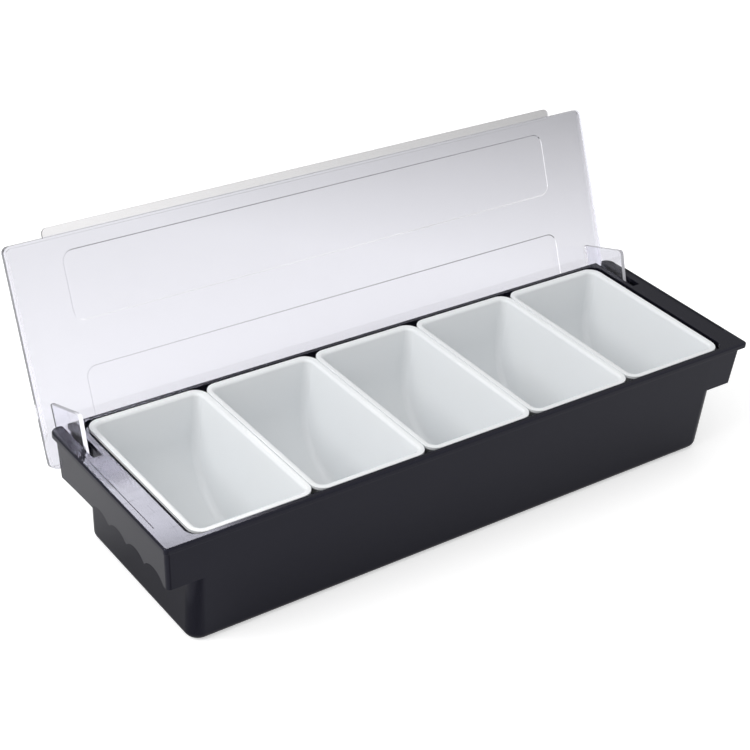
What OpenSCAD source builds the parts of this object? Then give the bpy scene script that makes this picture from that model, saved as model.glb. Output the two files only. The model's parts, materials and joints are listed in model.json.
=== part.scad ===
// Bar condiment caddy: a black moulded base, five lift-out inserts and one clear hinged lid.
// Millimetres. +X runs along the row of inserts, +Y to the back, +Z up.
// The origin is the centre of the base's underside. The lid stands open, at its rear stop.

/* [Inserts] */
// Width of one insert over its rim, along the row
insert_w = 89.3; // [70:0.1:110]
// Depth of one insert over its rim, front to back
insert_d = 142.4; // [110:0.1:180]
// Height of one insert, from its underside to the top of its rim
insert_h = 81; // [70:0.1:110]
// Gap between the rims of neighbouring inserts
insert_gap = 0.5; // [0.3:0.1:3]
// Corner radius of the insert's rim
insert_r = 8; // [5:0.5:14]
// How far the rim stands out from the insert's wall
insert_rim_over = 3; // [2.8:0.1:5]
// Thickness of the insert's rim
insert_rim_t = 2.4; // [1.5:0.1:4]
// Wall thickness of the insert
insert_wall = 1.8; // [1.2:0.1:3]
// Floor thickness of the insert
insert_floor = 2; // [1.2:0.1:4]
// Draft of the insert's walls, degrees
insert_draft = 4.3; // [4.2:0.1:6]
// Radius where the insert's side walls meet its floor
insert_foot_r = 6; // [3:0.5:10]
// Radius of the long curve from the insert's front and back walls into its floor
insert_scoop_r = 48; // [20:1:50]

/* [Base] */
// Wall thickness of the tub
wall = 2.6; // [1.8:0.1:4]
// Thickness of the tub's bottom
bottom_t = 2.6; // [1.8:0.1:5]
// Air under the hanging inserts
under_insert = 5.2; // [1:0.1:8]
// How far the inserts' rims lie below the top of the base
rim_sink = 0.2; // [0:0.1:1]
// Draft of the tub's front and back walls, degrees
tub_draft = 2.5; // [1.5:0.1:4.1]
// Draft of the tub's end walls, degrees
tub_end_draft = 1.6; // [1:0.1:4.1]
// Vertical corner radius of the tub
tub_r = 10; // [9:0.5:20]
// Radius along the tub's bottom edge
tub_foot_r = 6; // [3:0.5:7]
// Width of the ledge that the inserts hang on
ledge_w = 2.2; // [1.5:0.1:2.6]
// Clearance between the row of inserts and the opening, at each end
end_clear = 1.2; // [0.5:0.1:3]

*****

- _Requirement_
Quote each line of the listing above exactly.

- _Result_
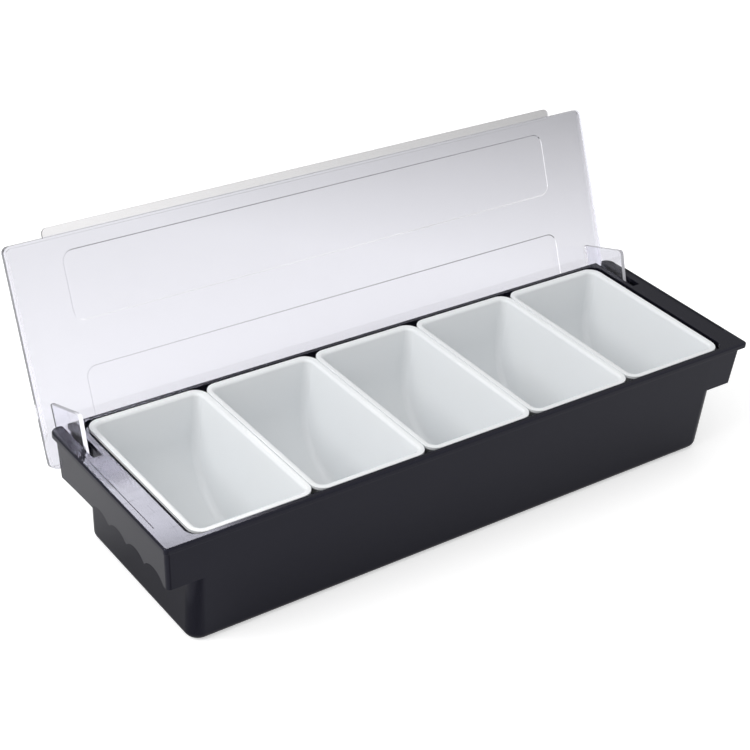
What OpenSCAD source builds the parts of this object? Then give the bpy scene script that makes this picture from that model, saved as model.glb. Output the two files only. The model's parts, materials and joints are listed in model.json.
=== part.scad ===
// Bar condiment caddy: a black moulded base, five lift-out inserts and one clear hinged lid.
// Millimetres. +X runs along the row of inserts, +Y to the back, +Z up.
// The origin is the centre of the base's underside. The lid stands open, at its rear stop.

/* [Inserts] */
// Width of one insert over its rim, along the row
insert_w = 89.3; // [70:0.1:110]
// Depth of one insert over its rim, front to back
insert_d = 142.4; // [110:0.1:180]
// Height of one insert, from its underside to the top of its rim
insert_h = 81; // [70:0.1:110]
// Gap between the rims of neighbouring inserts
insert_gap = 0.5; // [0.3:0.1:3]
// Corner radius of the insert's rim
insert_r = 8; // [5:0.5:14]
// How far the rim stands out from the insert's wall
insert_rim_over = 3; // [2.8:0.1:5]
// Thickness of the insert's rim
insert_rim_t = 2.4; // [1.5:0.1:4]
// Wall thickness of the insert
insert_wall = 1.8; // [1.2:0.1:3]
// Floor thickness of the insert
insert_floor = 2; // [1.2:0.1:4]
// Draft of the insert's walls, degrees
insert_draft = 4.3; // [4.2:0.1:6]
// Radius where the insert's side walls meet its floor
insert_foot_r = 6; // [3:0.5:10]
// Radius of the long curve from the insert's front and back walls into its floor
insert_scoop_r = 48; // [20:1:50]

/* [Base] */
// Wall thickness of the tub
wall = 2.6; // [1.8:0.1:4]
// Thickness of the tub's bottom
bottom_t = 2.6; // [1.8:0.1:5]
// Air under the hanging inserts
under_insert = 5.2; // [1:0.1:8]
// How far the inserts' rims lie below the top of the base
rim_sink = 0.2; // [0:0.1:1]
// Draft of the tub's front and back walls, degrees
tub_draft = 2.5; // [1.5:0.1:4.1]
// Draft of the tub's end walls, degrees
tub_end_draft = 1.6; // [1:0.1:4.1]
// Vertical corner radius of the tub
tub_r = 10; // [9:0.5:20]
// Radius along the tub's bottom edge
tub_foot_r = 6; // [3:0.5:7]
// Width of the ledge that the inserts hang on
ledge_w = 2.2; // [1.5:0.1:2.6]
// Clearance between the row of inserts and the opening, at each end
end_clear = 1.2; // [0.5:0.1:3]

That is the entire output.